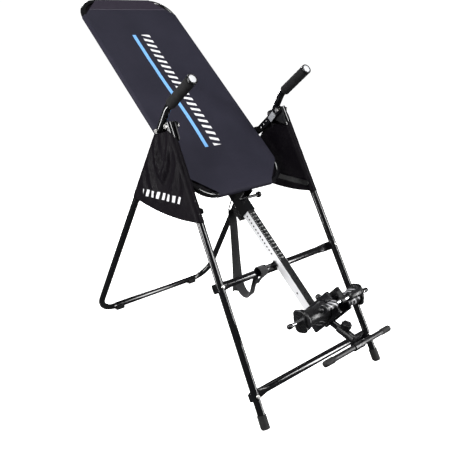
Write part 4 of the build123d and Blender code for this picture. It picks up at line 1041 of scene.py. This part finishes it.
def studio():
    """Pale floor, soft lights and the camera."""
    floor_look = Nodes("floor")
    tone = floor_look.noise(1.5, 3)
    floor_look.set(Base_Color=floor_look.mix(tone, (0.93, 0.93, 0.93), (0.95, 0.95, 0.95)),
                   Roughness=floor_look.span(tone, 0, 1, 0.7, 0.8), Emission_Color=(1, 1, 1, 1),
                   Emission_Strength=FLOOR_GLOW)
    mesh = bpy.data.meshes.new("floor")
    reach = FLOOR_REACH
    mesh.from_pydata([(-reach, -reach, 0), (reach, -reach, 0), (reach, reach, 0), (-reach, reach, 0)], [],
                     [(0, 1, 2, 3)])
    mesh.materials.append(floor_look.material)
    floor = bpy.data.objects.new("floor", mesh)
    bpy.context.scene.collection.objects.link(floor)
    floor.visible_glossy = False
    floor.visible_diffuse = False

    world = bpy.data.worlds.new("studio")
    bpy.context.scene.world = world
    world.use_nodes = True
    tree = world.node_tree
    background = tree.nodes["Background"]
    background.inputs["Color"].default_value = (1, 1, 1, 1)
    rays = tree.nodes.new("ShaderNodeLightPath")
    shade = tree.nodes.new("ShaderNodeMapRange")
    shade.inputs["To Min"].default_value = AMBIENT
    shade.inputs["To Max"].default_value = BACKDROP
    tree.links.new(rays.outputs["Is Camera Ray"], shade.inputs["Value"])
    tree.links.new(shade.outputs["Result"], background.inputs["Strength"])
    for name, place, size, power in LIGHTS:
        light = bpy.data.lights.new(name, "AREA")
        light.shape = "RECTANGLE"
        light.size, light.size_y = size
        light.energy = power
        lamp = bpy.data.objects.new(name, light)
        lamp.location = place
        lamp.visible_camera = False
        aim = Vector((0, 0, place[2] if place[2] < LOW_LAMP else AIM_HEIGHT))
        lamp.rotation_euler = (aim - Vector(place)).to_track_quat("-Z", "Y").to_euler()
        bpy.context.scene.collection.objects.link(lamp)

    camera = bpy.data.cameras.new("camera")
    camera.angle = math.radians(CAMERA_VIEW)
    eye = bpy.data.objects.new("camera", camera)
    eye.location = CAMERA_AT
    eye.rotation_euler = (math.radians(90 - CAMERA_PITCH), 0, math.radians(CAMERA_YAW))
    bpy.context.scene.collection.objects.link(eye)
    bpy.context.scene.camera = eye
    bpy.context.scene.view_settings.view_transform = "Standard"


dress_frame()
bed_fabric()
corner_gussets()
side_covers(cover_nylon(COVER_PRINT_FROM))
tether()
hand_holds()
ankle_clamp()
brace_rivets()
arm_labels()
bar_ends()
scale_marks()
studio()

* * *

### What to do
Extract exactly the leading lines of the data, stopping at and including the line with "floor.visible_diffuse = False".

### Solution to the problem
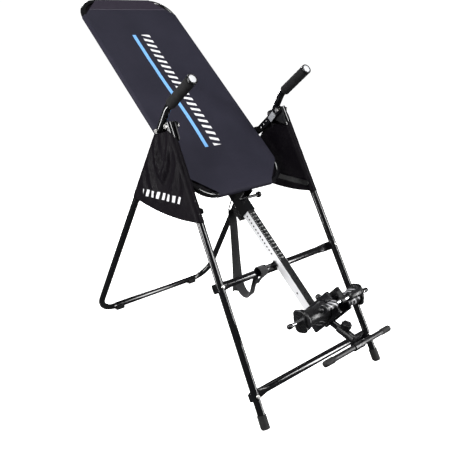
Write part 4 of the build123d and Blender code for this picture. It picks up at line 1041 of scene.py. This part finishes it.
def studio():
    """Pale floor, soft lights and the camera."""
    floor_look = Nodes("floor")
    tone = floor_look.noise(1.5, 3)
    floor_look.set(Base_Color=floor_look.mix(tone, (0.93, 0.93, 0.93), (0.95, 0.95, 0.95)),
                   Roughness=floor_look.span(tone, 0, 1, 0.7, 0.8), Emission_Color=(1, 1, 1, 1),
                   Emission_Strength=FLOOR_GLOW)
    mesh = bpy.data.meshes.new("floor")
    reach = FLOOR_REACH
    mesh.from_pydata([(-reach, -reach, 0), (reach, -reach, 0), (reach, reach, 0), (-reach, reach, 0)], [],
                     [(0, 1, 2, 3)])
    mesh.materials.append(floor_look.material)
    floor = bpy.data.objects.new("floor", mesh)
    bpy.context.scene.collection.objects.link(floor)
    floor.visible_glossy = False
    floor.visible_diffuse = False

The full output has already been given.